Precinct cast vote records in sequential order or with timestamps raise the possibility that an individual voter could be identified, but randomizing the records and removing the timestamps before publicly releasing the record helps negate that threat, Hailperin said.

Dane County, Wisconsin, posts both the cast vote records and ballot images on its website underneath the heading “Do It Yourself Audit.” The county randomly sorted the records, which don’t contain identifying information. And a few locations’ cast vote records or images weren’t included because of some specific reasons, like saving errors and hand-counts, the website notes.

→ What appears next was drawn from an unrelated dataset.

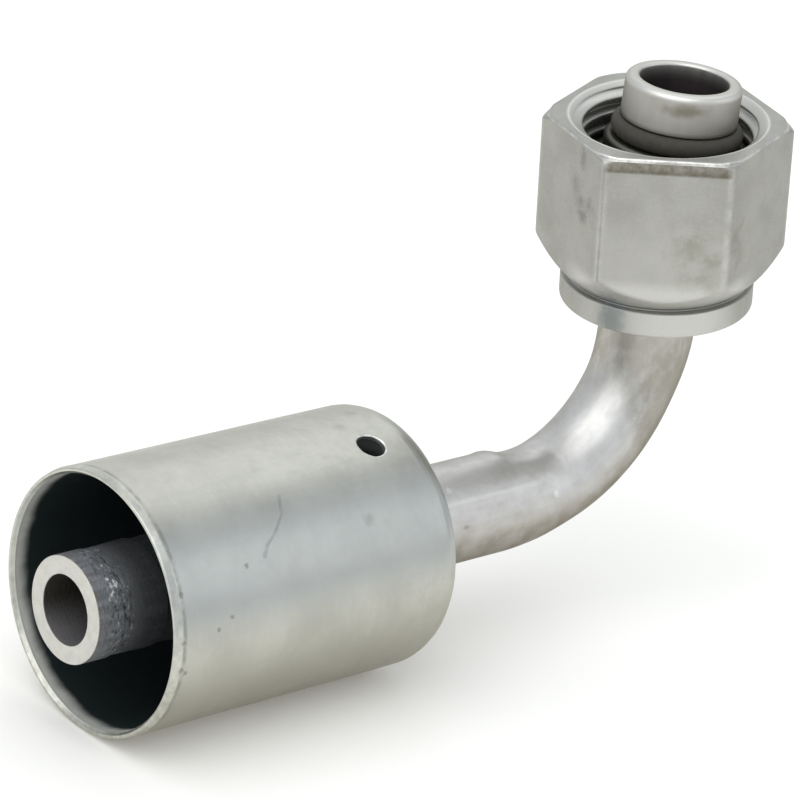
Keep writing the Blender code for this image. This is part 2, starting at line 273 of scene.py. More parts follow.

Ballot images, on the other hand, could possibly be connected with a person, should that person have a distinctive handwriting or place a specific mark on their ballot. And that leads to not only privacy concerns, but potential for vote-buying, Wallach said.

A voter could mark their ballot in a particular way, or even vote in a particular pattern in down-ballot races, as proof to the person who paid for their vote that the voter held up their side of the bargain, Wallach said.

Still other parts of the country don’t have cast vote records at all. Connecticut, for example, uses tabulators that don’t create them, said Gabe Rosenberg, chief of staff to the Connecticut secretary of state. That hasn’t stopped the office from getting requests, though. Some of the requests mirror the Lindell language, while others seem to have originated from a local Facebook group. Rosenberg has responded to the requests by explaining there are no such records that meet the request.

For the individuals filing the requests, Rosenberg doesn’t think they’re doing it maliciously to waste his time. But for those coordinating the requests nationwide, he thinks “part of the benefit for them is that it takes up the entire day.”

*Correction, Sept. 9: A previous version of this story misquoted John Brakey as referring to a “valid library.” He said “ballot library.”